On a pool that has almost no files on it (capacity at 0% out of 3TB),
should not
zpool -w trim <pool> be almost instant after a couple of runs ?
Instead it seems to always take about 10min to complete.
Looking at the stats,
kstat.zfs.tortank1.misc.iostats.trim_bytes_failed: 0
kstat.zfs.tortank1.misc.iostats.trim_extents_failed: 0
kstat.zfs.tortank1.misc.iostats.trim_bytes_skipped: 2743435264
kstat.zfs.tortank1.misc.iostats.trim_extents_skipped: 253898
kstat.zfs.tortank1.misc.iostats.trim_bytes_written: 14835526799360
kstat.zfs.tortank1.misc.iostats.trim_extents_written: 1169158
what and why are bytes being skipped ?
One of the drives for example
sysctl -a kern.cam.ada.0
kern.cam.ada.0.trim_ticks: 0
kern.cam.ada.0.trim_goal: 0
kern.cam.ada.0.sort_io_queue: 0
kern.cam.ada.0.rotating: 0
kern.cam.ada.0.unmapped_io: 1
kern.cam.ada.0.flags:
0x1be3bde<CAN_48BIT,CAN_FLUSHCACHE,CAN_NCQ,CAN_DMA,WAS_OTAG,CAN_TRIM,OPEN,SCTX_INIT,CAN_POWERMGT,CAN_DMA48,CAN_LOG,CAN_WCACHE,CAN_RAHEAD,PROBED,ANNOUNCED,DIRTY,PIM_ATA_EXT,UNMAPPEDIO>
kern.cam.ada.0.max_seq_zones: 0
kern.cam.ada.0.optimal_nonseq_zones: 0
kern.cam.ada.0.optimal_seq_zones: 0
kern.cam.ada.0.zone_support: None
kern.cam.ada.0.zone_mode: Not Zoned
kern.cam.ada.0.write_cache: -1
kern.cam.ada.0.read_ahead: -1
kern.cam.ada.0.trim_lbas: 7771432624
kern.cam.ada.0.trim_ranges: 371381
kern.cam.ada.0.trim_count: 310842
kern.cam.ada.0.delete_method: DSM_TRIM
If I take one of the disks out of the pool and replace it with a
spare, and do a manual trim it seems to work
I had a hard time seeing evidence of this at the disk level while
fiddling with TRIM recently. It appeared that at least some counters are
driver and operation specific. For example, the da driver appears to
update counters in some paths but not others. I assume that ada is
different. There is a bug report for da, but haven't seen any feedback ...

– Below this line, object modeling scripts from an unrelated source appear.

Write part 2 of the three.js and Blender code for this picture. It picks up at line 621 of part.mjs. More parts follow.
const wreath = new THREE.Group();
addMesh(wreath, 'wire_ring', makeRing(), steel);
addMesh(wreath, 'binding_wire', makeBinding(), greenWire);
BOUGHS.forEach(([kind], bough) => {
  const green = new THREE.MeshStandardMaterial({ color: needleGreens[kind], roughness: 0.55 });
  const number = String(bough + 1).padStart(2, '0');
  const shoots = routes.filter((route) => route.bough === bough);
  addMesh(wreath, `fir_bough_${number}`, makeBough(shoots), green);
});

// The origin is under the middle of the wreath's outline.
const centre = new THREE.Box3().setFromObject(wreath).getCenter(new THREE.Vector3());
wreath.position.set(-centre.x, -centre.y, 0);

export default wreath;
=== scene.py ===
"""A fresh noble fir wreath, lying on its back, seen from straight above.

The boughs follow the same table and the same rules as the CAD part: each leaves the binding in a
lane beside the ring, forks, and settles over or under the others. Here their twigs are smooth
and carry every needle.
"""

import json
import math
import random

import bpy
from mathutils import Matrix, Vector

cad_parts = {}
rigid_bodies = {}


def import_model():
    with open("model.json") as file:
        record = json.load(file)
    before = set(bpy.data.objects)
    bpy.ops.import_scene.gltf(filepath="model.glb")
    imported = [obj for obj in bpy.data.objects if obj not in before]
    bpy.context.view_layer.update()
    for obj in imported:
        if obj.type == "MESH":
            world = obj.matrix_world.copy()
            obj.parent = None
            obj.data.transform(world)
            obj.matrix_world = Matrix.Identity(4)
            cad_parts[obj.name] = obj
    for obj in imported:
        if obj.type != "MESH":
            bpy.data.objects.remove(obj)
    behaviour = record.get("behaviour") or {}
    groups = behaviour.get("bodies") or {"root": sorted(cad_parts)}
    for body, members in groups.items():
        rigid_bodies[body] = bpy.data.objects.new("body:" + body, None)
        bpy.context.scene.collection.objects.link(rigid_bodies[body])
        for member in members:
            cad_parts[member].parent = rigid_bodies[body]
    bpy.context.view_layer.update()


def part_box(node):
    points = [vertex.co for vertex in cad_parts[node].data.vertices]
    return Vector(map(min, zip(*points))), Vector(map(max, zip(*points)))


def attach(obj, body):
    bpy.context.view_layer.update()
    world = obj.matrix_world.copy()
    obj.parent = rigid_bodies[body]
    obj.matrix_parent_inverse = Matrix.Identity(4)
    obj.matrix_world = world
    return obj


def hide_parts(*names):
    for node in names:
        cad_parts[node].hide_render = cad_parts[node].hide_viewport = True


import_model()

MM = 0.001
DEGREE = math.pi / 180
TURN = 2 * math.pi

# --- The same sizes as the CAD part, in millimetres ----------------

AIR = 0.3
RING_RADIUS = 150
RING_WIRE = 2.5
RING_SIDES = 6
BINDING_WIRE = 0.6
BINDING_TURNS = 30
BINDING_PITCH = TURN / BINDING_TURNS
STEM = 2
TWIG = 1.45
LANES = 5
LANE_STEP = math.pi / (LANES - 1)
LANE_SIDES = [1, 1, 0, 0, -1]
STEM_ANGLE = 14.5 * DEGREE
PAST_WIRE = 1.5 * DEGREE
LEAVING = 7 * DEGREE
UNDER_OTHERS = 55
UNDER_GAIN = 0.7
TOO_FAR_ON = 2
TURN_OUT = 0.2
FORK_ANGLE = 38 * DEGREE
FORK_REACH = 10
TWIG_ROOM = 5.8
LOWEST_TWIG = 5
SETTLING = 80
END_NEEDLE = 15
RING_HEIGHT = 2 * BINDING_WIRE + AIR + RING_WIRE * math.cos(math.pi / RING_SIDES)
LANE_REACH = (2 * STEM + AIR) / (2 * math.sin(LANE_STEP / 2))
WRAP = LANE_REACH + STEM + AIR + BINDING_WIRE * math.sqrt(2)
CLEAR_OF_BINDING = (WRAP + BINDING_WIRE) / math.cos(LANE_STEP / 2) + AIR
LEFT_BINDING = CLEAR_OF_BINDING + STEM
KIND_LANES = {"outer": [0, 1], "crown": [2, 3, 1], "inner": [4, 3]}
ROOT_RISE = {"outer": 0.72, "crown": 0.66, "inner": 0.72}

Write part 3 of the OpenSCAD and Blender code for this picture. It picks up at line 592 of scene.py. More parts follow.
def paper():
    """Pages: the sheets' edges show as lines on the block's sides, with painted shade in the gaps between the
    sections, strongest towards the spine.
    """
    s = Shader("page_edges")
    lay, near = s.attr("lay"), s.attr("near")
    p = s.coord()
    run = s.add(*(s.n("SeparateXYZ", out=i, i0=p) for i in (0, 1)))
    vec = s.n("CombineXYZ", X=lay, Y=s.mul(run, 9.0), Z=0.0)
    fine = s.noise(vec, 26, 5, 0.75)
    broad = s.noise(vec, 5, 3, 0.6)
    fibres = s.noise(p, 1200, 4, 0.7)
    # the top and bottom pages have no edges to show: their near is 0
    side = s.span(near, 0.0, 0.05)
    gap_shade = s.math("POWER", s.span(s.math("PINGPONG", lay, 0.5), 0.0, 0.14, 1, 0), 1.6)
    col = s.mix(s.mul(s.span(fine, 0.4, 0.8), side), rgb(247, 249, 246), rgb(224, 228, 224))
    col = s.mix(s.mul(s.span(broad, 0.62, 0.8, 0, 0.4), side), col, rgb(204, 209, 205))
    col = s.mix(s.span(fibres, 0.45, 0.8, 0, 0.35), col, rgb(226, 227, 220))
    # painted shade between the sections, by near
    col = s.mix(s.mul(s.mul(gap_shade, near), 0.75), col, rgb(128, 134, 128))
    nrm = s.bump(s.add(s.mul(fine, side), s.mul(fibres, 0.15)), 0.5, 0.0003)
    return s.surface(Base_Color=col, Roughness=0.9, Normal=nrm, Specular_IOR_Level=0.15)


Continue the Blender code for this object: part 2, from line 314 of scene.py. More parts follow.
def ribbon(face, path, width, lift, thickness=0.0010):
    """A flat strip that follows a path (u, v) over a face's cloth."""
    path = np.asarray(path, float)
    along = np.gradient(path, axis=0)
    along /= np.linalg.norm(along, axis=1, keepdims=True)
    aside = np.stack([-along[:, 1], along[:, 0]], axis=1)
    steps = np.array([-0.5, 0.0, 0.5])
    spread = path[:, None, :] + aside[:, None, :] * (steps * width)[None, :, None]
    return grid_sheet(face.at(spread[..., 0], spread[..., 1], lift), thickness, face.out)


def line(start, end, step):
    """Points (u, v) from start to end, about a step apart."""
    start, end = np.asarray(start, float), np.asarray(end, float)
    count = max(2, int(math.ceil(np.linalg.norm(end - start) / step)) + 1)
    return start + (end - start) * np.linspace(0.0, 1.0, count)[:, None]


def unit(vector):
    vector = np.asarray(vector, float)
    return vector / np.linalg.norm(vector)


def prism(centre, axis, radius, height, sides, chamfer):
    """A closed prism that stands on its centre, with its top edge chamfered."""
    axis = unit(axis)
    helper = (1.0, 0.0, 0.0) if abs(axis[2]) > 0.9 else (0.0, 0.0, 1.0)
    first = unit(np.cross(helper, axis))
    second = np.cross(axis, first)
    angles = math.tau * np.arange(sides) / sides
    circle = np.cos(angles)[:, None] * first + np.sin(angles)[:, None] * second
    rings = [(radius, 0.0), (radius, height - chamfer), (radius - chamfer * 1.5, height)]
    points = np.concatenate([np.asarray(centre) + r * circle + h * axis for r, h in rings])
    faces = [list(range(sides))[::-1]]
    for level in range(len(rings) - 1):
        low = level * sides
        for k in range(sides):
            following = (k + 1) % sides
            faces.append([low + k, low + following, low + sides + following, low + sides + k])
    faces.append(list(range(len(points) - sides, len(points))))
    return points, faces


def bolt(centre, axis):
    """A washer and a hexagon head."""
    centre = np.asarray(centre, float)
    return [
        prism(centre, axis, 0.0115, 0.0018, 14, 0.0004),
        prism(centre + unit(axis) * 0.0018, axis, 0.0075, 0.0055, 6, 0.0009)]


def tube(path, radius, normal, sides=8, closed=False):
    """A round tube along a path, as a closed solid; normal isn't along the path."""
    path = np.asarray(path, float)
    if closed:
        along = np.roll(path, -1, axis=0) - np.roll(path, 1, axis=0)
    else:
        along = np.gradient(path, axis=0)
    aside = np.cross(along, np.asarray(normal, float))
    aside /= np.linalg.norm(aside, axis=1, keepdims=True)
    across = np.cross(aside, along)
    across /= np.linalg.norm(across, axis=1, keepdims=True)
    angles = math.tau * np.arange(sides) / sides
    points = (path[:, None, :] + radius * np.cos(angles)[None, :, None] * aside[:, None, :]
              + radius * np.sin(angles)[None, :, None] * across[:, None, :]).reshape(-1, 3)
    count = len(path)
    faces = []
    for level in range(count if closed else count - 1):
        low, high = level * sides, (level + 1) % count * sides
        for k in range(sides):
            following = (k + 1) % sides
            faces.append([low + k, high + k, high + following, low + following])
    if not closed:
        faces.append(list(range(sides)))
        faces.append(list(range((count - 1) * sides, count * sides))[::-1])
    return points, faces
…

https://bugs.freebsd.org/bugzilla/show_bug.cgi?id=277673
You could try to run gstat with the -d flag during the time period when
the delete operations are expected to occur. That should give you an
idea of what's happening at the disk level in real time but may not
offer more info than you're already seeing.
e.g. here was one disk in the pool that was taking a long time for
each zpool trim
# time trim -f /dev/ada1
trim /dev/ada1 offset 0 length 1000204886016
0.000u 0.057s 1:29.33 0.0% 5+184k 0+0io 0pf+0w
and then if I re-run it
# time trim -f /dev/ada1
trim /dev/ada1 offset 0 length 1000204886016
0.000u 0.052s 0:04.15 1.2% 1+52k 0+0io 0pf+0w
90 seconds and then 4 seconds after that.
-Matthew